=== INFORMATION SUPPLIED ===
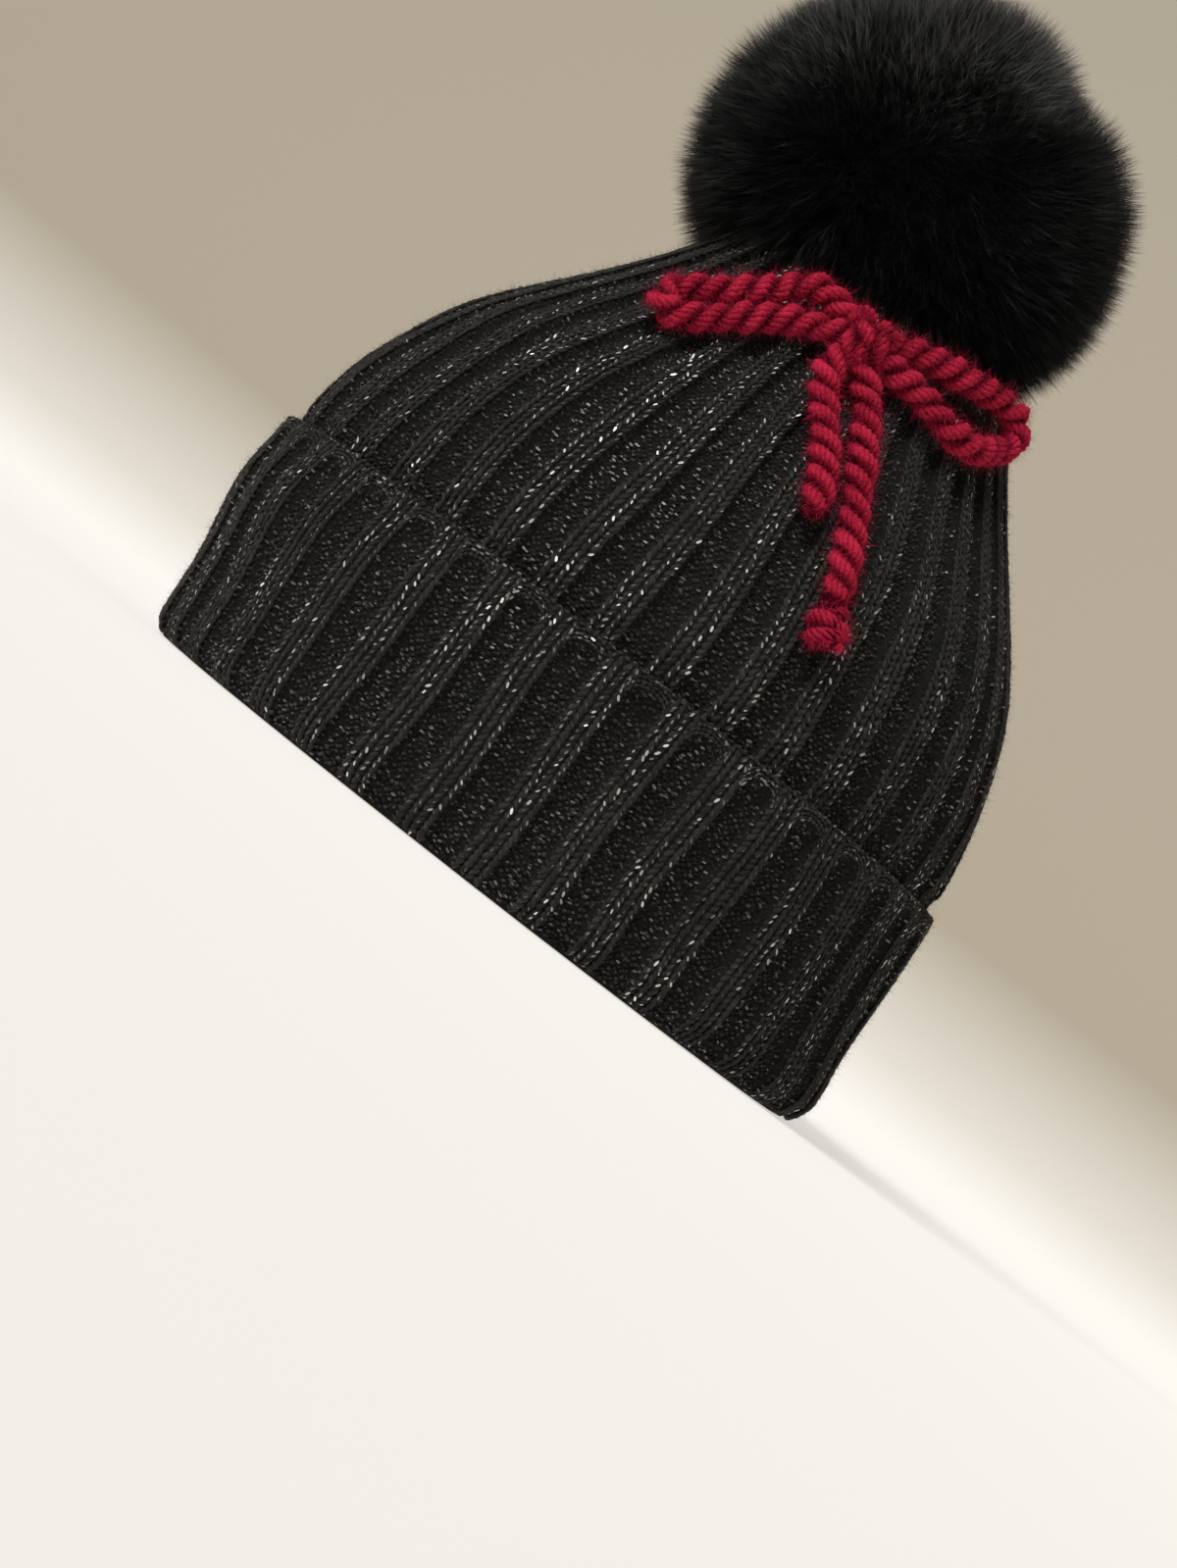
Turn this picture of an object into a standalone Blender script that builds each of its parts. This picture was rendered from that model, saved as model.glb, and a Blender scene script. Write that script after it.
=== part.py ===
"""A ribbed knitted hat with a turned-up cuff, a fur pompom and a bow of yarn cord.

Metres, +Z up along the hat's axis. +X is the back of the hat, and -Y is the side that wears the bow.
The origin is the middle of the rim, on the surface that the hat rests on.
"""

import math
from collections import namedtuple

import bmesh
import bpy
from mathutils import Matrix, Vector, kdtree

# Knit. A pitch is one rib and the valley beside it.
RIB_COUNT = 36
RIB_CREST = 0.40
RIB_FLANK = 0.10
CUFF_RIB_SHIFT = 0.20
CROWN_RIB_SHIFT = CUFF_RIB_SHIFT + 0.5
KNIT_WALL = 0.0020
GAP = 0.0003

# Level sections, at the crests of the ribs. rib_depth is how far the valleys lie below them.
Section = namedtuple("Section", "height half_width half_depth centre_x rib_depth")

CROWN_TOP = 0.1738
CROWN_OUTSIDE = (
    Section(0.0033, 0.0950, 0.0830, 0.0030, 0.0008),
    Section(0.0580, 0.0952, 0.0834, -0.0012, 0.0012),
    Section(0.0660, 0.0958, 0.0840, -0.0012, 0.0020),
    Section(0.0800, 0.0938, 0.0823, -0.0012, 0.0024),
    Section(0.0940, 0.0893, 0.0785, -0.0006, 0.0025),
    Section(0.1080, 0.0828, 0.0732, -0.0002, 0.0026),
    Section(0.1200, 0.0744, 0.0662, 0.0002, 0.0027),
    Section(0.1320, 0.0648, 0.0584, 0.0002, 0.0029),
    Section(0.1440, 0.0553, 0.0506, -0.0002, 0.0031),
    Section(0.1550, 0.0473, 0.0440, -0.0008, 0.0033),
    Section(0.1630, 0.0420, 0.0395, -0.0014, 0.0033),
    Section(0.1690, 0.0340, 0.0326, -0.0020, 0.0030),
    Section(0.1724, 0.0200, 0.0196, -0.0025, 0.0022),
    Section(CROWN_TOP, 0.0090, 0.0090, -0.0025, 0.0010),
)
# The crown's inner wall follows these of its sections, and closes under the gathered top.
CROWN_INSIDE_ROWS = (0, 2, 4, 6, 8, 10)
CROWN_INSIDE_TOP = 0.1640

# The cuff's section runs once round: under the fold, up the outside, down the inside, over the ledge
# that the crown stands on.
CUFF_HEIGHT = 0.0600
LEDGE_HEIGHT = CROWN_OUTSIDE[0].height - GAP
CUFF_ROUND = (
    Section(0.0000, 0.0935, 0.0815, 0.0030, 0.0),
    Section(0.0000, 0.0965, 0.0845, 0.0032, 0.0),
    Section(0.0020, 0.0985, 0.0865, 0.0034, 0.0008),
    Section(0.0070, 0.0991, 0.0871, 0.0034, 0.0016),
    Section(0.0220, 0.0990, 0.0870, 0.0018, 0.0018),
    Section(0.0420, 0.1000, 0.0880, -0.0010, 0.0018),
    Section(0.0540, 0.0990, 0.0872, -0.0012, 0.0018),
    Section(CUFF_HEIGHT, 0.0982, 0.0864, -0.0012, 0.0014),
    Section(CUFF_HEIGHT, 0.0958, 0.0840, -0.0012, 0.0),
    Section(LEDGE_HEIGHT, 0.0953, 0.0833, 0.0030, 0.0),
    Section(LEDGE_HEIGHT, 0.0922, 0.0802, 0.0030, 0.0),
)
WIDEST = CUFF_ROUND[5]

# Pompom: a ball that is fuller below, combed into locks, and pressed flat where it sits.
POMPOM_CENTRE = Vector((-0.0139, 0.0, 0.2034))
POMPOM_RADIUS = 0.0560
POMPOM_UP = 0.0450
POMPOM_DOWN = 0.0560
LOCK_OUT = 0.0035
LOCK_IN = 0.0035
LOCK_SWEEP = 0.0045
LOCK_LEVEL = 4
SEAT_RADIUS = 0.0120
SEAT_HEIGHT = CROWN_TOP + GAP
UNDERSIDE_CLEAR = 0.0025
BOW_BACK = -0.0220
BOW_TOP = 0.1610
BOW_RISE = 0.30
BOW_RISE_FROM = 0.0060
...
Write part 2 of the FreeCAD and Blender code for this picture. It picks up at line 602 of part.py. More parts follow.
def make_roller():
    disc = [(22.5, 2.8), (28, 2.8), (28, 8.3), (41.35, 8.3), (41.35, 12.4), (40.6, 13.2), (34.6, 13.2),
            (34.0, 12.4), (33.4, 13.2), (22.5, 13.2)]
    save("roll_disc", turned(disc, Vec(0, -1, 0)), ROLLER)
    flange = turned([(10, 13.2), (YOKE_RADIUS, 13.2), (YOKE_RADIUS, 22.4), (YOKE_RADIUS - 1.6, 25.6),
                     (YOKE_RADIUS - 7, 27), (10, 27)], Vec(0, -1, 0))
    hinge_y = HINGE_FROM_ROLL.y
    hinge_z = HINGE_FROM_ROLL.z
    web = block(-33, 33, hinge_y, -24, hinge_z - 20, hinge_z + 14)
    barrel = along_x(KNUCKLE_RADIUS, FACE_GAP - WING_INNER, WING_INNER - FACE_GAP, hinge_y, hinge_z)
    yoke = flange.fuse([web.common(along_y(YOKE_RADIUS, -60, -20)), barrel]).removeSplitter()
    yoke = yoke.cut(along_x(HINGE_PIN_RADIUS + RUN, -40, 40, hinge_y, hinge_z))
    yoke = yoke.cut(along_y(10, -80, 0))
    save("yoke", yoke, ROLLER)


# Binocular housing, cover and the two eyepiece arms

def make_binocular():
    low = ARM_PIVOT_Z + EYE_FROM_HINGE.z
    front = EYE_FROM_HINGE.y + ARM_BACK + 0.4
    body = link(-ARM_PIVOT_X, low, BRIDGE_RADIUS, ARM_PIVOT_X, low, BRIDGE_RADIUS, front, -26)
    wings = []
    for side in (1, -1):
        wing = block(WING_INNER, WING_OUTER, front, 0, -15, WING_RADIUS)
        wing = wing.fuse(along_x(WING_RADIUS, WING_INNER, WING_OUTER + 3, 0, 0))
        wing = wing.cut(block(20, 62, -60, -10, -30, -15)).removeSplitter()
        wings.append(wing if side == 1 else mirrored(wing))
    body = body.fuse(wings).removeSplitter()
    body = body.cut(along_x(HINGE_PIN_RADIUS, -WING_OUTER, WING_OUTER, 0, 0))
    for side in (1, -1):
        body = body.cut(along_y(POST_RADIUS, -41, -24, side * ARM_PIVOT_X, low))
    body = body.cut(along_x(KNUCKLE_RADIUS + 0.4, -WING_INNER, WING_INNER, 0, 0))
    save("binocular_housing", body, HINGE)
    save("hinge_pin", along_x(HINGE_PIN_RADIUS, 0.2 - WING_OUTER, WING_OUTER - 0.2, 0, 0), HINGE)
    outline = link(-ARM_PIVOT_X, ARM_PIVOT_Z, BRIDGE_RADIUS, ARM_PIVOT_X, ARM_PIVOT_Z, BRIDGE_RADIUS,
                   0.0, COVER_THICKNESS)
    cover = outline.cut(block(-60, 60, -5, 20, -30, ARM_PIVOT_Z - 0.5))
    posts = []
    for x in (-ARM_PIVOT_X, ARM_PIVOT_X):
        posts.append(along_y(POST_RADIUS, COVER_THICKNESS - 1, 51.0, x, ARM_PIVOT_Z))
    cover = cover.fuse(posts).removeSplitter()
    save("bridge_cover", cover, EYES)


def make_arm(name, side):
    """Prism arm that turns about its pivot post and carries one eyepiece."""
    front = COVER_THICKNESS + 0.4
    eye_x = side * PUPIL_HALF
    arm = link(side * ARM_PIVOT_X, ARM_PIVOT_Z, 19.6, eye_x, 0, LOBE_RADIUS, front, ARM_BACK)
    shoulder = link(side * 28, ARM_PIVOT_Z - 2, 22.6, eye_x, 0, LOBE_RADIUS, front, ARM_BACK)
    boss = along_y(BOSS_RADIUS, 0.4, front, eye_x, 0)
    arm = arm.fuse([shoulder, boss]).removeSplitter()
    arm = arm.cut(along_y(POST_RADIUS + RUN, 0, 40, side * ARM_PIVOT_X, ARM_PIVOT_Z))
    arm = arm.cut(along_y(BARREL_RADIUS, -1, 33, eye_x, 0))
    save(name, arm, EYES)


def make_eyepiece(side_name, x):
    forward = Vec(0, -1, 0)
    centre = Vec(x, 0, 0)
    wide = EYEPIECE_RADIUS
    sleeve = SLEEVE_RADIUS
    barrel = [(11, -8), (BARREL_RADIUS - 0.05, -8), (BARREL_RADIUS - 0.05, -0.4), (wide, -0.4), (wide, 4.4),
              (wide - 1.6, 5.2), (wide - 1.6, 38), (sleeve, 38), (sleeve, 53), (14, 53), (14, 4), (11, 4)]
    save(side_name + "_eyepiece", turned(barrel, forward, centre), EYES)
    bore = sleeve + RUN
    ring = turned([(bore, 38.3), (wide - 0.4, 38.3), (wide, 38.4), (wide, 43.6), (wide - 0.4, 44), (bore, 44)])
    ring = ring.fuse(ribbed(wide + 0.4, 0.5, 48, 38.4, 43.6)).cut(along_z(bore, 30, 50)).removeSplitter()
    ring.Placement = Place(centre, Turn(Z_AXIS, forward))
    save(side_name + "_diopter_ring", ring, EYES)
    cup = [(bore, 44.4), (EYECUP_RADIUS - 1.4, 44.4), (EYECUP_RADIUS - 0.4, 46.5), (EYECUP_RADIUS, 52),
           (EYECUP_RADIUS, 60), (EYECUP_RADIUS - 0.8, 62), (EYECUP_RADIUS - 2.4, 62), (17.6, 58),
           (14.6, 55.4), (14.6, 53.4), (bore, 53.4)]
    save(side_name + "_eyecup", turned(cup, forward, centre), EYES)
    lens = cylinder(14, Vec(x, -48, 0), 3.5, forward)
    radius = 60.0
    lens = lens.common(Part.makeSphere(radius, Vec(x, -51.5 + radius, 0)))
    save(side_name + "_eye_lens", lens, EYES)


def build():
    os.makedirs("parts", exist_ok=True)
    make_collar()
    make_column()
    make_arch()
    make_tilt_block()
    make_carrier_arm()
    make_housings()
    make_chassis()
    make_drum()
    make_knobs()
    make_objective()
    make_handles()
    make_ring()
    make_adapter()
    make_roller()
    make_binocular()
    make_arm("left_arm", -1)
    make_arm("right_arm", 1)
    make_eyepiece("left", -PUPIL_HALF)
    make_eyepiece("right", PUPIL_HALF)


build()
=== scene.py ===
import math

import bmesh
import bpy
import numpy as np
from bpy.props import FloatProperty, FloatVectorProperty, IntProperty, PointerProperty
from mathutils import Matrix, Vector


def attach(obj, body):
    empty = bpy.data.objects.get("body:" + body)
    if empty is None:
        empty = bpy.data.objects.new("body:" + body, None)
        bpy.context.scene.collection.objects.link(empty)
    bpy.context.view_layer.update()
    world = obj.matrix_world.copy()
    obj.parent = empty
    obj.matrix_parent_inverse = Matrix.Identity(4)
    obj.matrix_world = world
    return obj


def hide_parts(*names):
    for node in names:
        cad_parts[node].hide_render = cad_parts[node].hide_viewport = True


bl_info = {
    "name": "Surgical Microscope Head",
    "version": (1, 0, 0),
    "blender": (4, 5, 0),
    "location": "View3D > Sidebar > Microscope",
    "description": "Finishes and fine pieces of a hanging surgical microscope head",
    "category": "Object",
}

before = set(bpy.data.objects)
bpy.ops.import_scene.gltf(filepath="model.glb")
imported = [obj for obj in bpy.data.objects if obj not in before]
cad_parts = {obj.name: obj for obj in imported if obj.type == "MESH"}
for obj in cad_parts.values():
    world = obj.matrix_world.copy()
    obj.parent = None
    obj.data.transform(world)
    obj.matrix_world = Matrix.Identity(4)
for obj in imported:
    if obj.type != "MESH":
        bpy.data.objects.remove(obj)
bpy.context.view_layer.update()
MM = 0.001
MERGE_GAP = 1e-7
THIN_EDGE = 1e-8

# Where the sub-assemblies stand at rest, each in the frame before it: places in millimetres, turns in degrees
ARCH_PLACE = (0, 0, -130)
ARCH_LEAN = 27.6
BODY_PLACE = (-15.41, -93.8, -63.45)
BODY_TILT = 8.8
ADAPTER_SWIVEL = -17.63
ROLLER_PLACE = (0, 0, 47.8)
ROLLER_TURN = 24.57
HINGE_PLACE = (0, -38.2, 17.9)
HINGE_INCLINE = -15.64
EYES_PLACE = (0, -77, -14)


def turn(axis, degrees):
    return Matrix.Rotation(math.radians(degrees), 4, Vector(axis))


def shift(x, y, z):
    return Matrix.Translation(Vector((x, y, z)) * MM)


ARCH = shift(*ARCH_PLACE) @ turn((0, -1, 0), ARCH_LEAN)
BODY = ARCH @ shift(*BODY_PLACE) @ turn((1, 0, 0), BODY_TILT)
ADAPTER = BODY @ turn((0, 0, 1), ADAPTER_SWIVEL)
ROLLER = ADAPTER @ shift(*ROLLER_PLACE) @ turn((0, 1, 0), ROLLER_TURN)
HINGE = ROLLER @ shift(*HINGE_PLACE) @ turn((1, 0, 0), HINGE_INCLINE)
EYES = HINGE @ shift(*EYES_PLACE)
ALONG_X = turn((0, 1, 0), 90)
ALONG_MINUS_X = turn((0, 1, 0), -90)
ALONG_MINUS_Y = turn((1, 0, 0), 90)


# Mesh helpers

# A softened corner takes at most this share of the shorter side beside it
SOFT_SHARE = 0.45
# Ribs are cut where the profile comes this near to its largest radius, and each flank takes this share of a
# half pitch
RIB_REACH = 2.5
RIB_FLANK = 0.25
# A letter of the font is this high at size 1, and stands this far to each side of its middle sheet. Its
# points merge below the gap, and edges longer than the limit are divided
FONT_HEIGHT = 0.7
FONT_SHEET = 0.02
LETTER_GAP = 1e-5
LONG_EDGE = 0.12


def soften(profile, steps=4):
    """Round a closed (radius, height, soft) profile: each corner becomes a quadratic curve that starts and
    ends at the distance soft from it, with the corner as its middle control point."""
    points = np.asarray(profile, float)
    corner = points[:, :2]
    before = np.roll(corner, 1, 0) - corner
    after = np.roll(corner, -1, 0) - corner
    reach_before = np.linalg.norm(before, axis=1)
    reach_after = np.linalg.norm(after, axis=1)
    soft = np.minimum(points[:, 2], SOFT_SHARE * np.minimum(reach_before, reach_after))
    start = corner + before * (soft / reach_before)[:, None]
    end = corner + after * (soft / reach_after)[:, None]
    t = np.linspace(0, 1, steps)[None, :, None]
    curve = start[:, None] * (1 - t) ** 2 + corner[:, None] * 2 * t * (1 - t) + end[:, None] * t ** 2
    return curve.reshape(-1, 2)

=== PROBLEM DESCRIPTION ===
Only the lines from the one containing "Turn this picture" through the one containing "half_width half_depth centre_x" are to be reproduced, exactly as they appear.

=== OUTPUT FOR THIS TASK ===
Turn this picture of an object into a standalone Blender script that builds each of its parts. This picture was rendered from that model, saved as model.glb, and a Blender scene script. Write that script after it.
=== part.py ===
"""A ribbed knitted hat with a turned-up cuff, a fur pompom and a bow of yarn cord.

Metres, +Z up along the hat's axis. +X is the back of the hat, and -Y is the side that wears the bow.
The origin is the middle of the rim, on the surface that the hat rests on.
"""

import math
from collections import namedtuple

import bmesh
import bpy
from mathutils import Matrix, Vector, kdtree

# Knit. A pitch is one rib and the valley beside it.
RIB_COUNT = 36
RIB_CREST = 0.40
RIB_FLANK = 0.10
CUFF_RIB_SHIFT = 0.20
CROWN_RIB_SHIFT = CUFF_RIB_SHIFT + 0.5
KNIT_WALL = 0.0020
GAP = 0.0003

# Level sections, at the crests of the ribs. rib_depth is how far the valleys lie below them.
Section = namedtuple("Section", "height half_width half_depth centre_x rib_depth")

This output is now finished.